So, updating the coordinates directly using numpy is roughly 2 orders of magnitude faster when using a large number of balls. (the difference is smaller when using 10 balls, as per the example, roughly a factor of 2x, rather than 150x)

Joe Kington
So this is using a single 2d array to store everything in columns, with each "ball" having a link to it's "storage column"?
Headcrab
@Headcrab - Yep. It's basically just storing a pointer. The advantage is when you want to use vectorized numpy expressions to update the coordinates, rather than iterating through each ball object.
Joe Kington
+1  A: 

I think it depends on what you're going to be doing with them, and how often you're going to be working with (all attributes of one particle) vs (one attribute of all particles). The former is better suited to the object approach; the latter is better suited to the array approach.

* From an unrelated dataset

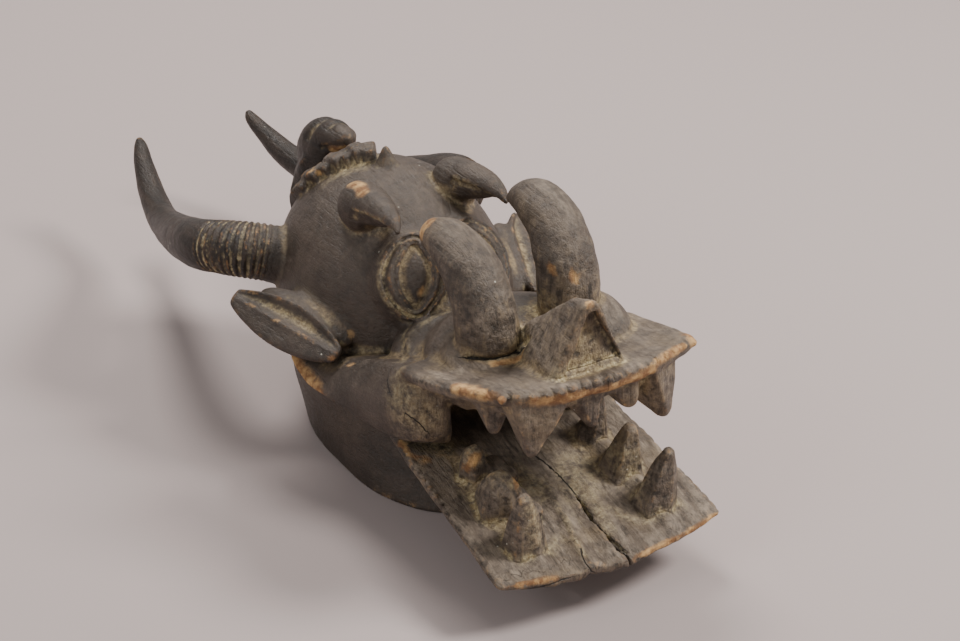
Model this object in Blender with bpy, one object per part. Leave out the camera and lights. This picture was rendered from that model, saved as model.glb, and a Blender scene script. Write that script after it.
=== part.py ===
"""Carved wooden helmet mask with crocodile jaws, tusks, horns and small figures.

Metres, +Z up, the mask looks along -Y and stands on its rim at z = 0. Every form is
placed from the centre of the rim, and the finished carving is then moved so that the
origin is the bottom centre of its box. The mask is one carved piece: the masses are
joined into one solid and the head cavity is cut out of it.
"""
import math

import bpy
import bmesh
from mathutils import Matrix, Vector

MASK = "helmet_mask"

# Helmet: an oval wall that leans back, closed above by a dome
WALL = 0.014
RIM_HALF_WIDTH = 0.105
RIM_HALF_LENGTH = 0.151
DOME_HALF_WIDTH = 0.115
DOME_HALF_LENGTH = 0.146
DOME_HEIGHT = 0.138
DOME_CENTRE_Y = 0.073
DOME_CENTRE_Z = 0.145
RIM_SQUARENESS = 2.6
HELMET_SIDES = 34
CAVITY_SIDES = 18

# Jaws, both carved as thin boards that widen to a bowed front edge
JAW_HALF_WIDTH = 0.132
JAW_FRONT = 0.361
JAW_BOW = 0.017
JAW_EDGE = 0.009
JAW_KEEL = 0.030
JAW_ROOT = 0.085
JAW_ROOT_HALF_WIDTH = 0.112
JAW_REAR_HEIGHT = 0.119
JAW_FRONT_HEIGHT = 0.061
BEAK_HALF_WIDTH = 0.122
BEAK_FRONT = 0.331
BEAK_BOW = 0.026
BEAK_EDGE = 0.015
BEAK_ROOT = 0.150
BEAK_ROOT_HALF_WIDTH = 0.120
BEAK_REAR_HEIGHT = 0.199
BEAK_FRONT_HEIGHT = 0.241
NOTCH_PITCH = 0.011
NOTCH_DEPTH = 0.003

# Teeth
TOOTH_RADIUS = 0.021
TOOTH_SIDES = 7
GUM_RADIUS = 0.011

# Tusks, nose, horns, ears, eyes
TUSK_RADIUS = 0.031
TUSK_FOOT = 0.195
NOSE_HALF_WIDTH = 0.045
NOSE_APEX_HEIGHT = 0.311
NOSE_FRONT = 0.305
HORN_RADIUS = 0.030
HORN_RIBS = 10
HORN_RIB_DEPTH = 0.0016
EAR_LENGTH = 0.140
EAR_HALF_WIDTH = 0.0245
EAR_HOLLOW = 0.011
EYE_HALF_LENGTH = 0.032
EYE_HALF_WIDTH = 0.017
EYE_PROUD = 0.012
EYE_RIDGE_RADIUS = 0.0035
EYE_RIDGE_PITCH = 0.009

# Small carvings on the crown
BIRD_HEAD_RADIUS = 0.026
SPIKE_HEIGHT = 0.031
COLLAR_HEIGHT = 0.017
COLLAR_RIDGES = 7
ANIMAL_RADIUS = 0.020
ANIMAL_PROUD = 0.022

# Shortest edge kept where masses meet
SPECK = 0.00003

WOOD = (0.085, 0.070, 0.058, 1.0)


def clear_scene():
    for thing in list(bpy.data.objects):
        bpy.data.objects.remove(thing, do_unlink=True)


def new_collection(name):
    made = bpy.data.collections.new(name)
    bpy.context.scene.collection.children.link(made)
    return made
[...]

I was facing a similar problem (although in a different domain) a couple of years ago. The project got deprioritized before I actually implemented this phase, but I was leaning towards a hybrid approach, where in addition to the Ball class I would have an Ensemble class. The Ensemble would not be a list or other simple container of Balls, but would have its own attributes (which would be arrays) and its own methods. Whether the Ensemble is created from the Balls, or the Balls from the Ensemble, depends on how you're going to construct them.

One of my coworkers was arguing for a solution where the fundamental object was an Ensemble which might contain only one Ball, so that no calling code would ever have to know whether you were operating on just one Ball (do you ever do that for your application?) or on many.

Vicki Laidler